For couples who are hosting a multi-day wedding, Aleah and Nick suggest taking guests on an outing that highlights local sustainability efforts and education. Experiences like boating, cooking classes, oyster shucking, and beach clean-ups are “fun and unexpected ways to create awareness about a location and its offerings—an excellent way to elevate the guest experience!”

Photo: Andreas & Nico

5. Repurpose Ceremony Florals

A wedding ceremony is on average 30-45 minutes. After all the glitter settles, you leave those beautiful florals and head into cocktail hour. “Our couples really appreciate when we reuse those florals for the dance floor, bar, or even photo booth,” Huang shares. “It’s a second life for those beautiful florals! Hugely eco-friendly and budget-friendly!”
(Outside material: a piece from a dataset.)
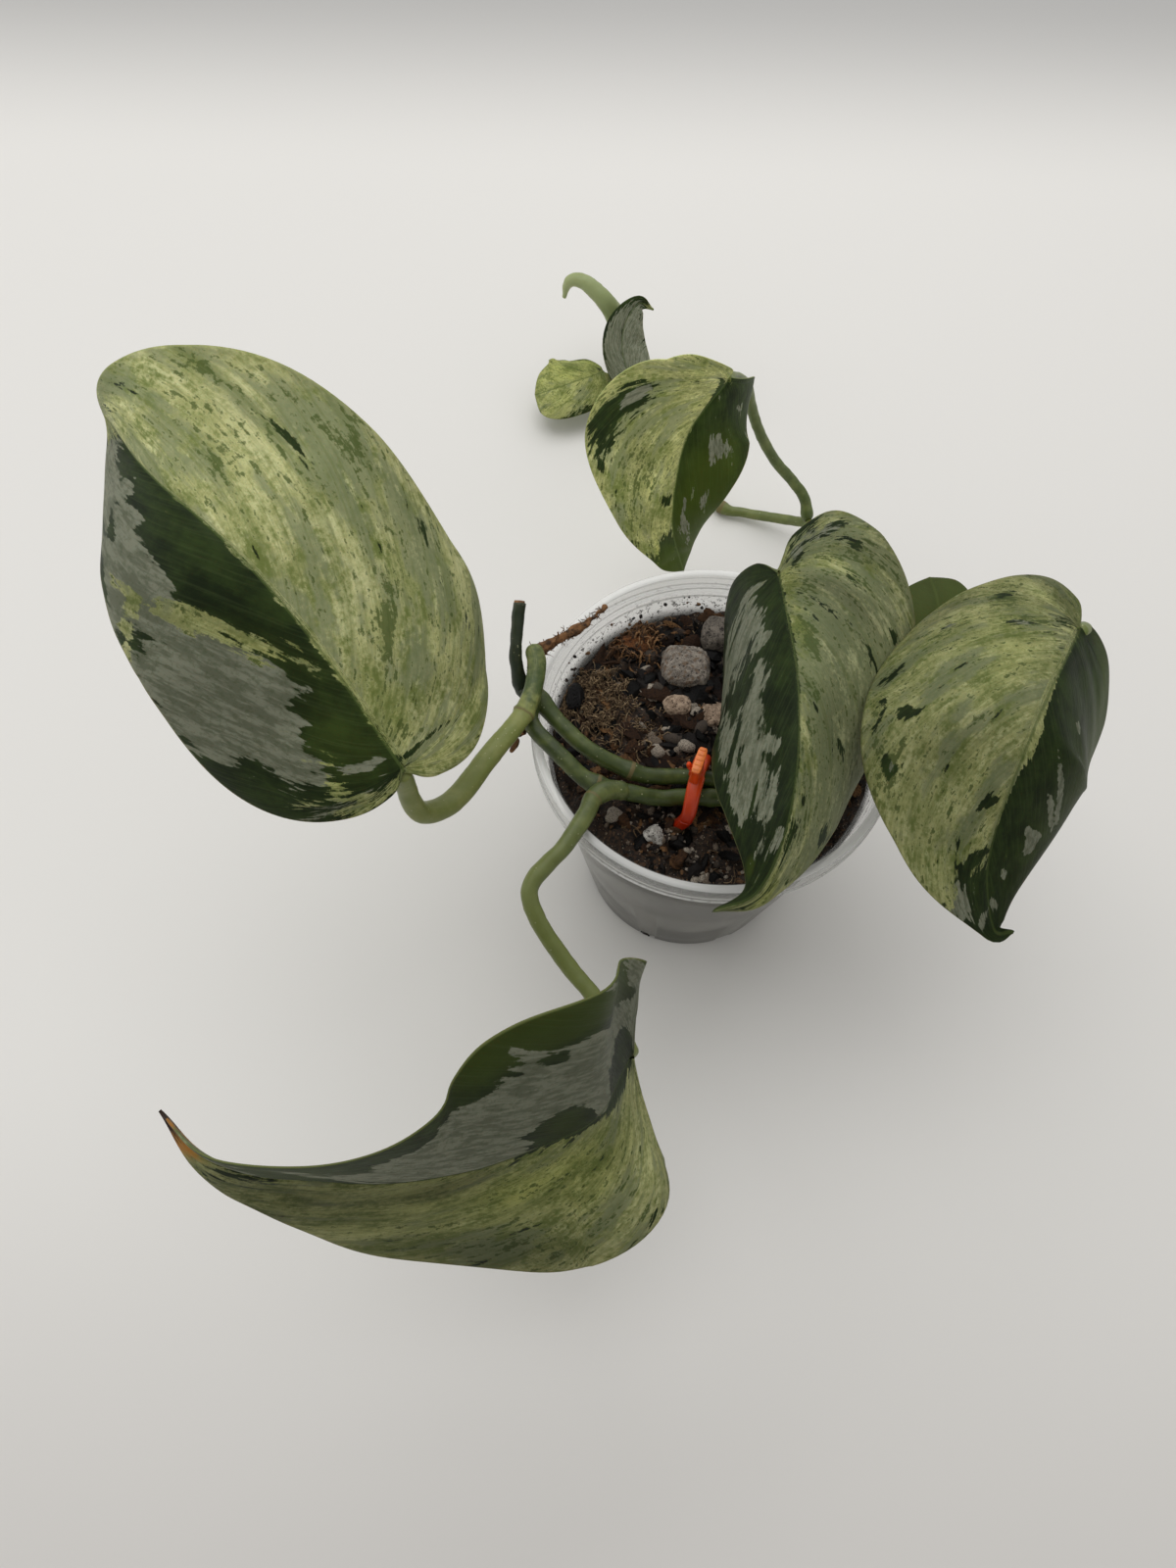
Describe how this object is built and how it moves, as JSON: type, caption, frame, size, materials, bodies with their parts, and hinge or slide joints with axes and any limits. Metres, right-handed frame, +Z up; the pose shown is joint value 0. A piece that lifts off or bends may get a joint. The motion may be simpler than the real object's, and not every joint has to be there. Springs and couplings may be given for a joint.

Kula also suggests having guests take home florals and plants to give them a new life. And Corvi is always a strong advocate of donating flowers to a good cause. “It might take some extra coordination on the couple or wedding planner’s part, but I don’t see why these flowers can’t go to local hospitals or senior centers, where they bring smiles to people who probably could use them for an extra day or two,” she notes.

Photo: Sofia Balli

6. Use Fewer Flowers and Add an Exciting Decor Element

“If I have to share just one [piece of] advice on making weddings more sustainable, it would be to use fewer flowers for decor,” Corvi shares. “I know this isn’t the most natural thing to do, especially since flowers have traditionally been such an essential part of weddings.” She assures us that there are many ways of creating that wow factor that couples desire. Her clients have been loving an abundance of tall crystal candelabras, which transforms a space without needing many complementary blooms.

Photo: Jen Fariello Photography
Catering: Table Catering

7. Serve Local Fare

“One of the most exciting places to think about practicing sustainability is with your cuisine: working with a chef and culinary team who is as excited about this as you are can add layers to your dining experience,” Aleah and Nick share. Farm-to-table dining is the ultimate goal for a sustainable meal. Tap seafood mongers and recommend local mixologists or beverage brands. “Choosing to serve local in-season cedar-planked fish over a fish from across the ocean that requires multiple steps to get to the table is such a simple choice to make and not only shrinks the carbon footprint for dinner but enhances that local picture you’re painting for your guests.”

Photo: Kurt Boomer Photography

8. Skip the Buffet—or Donate Leftovers

“Food waste is one of the largest hit on the economy and our community at large,” Huang states. “Opt for a great small plate passed reception instead of buffet reception.” Buffets, while super easy logistically, lead to a lot of unwanted leftovers—which you can and should definitely donate! Smaller, fork-friendly options also help guests mingle and taste a lot of different foods.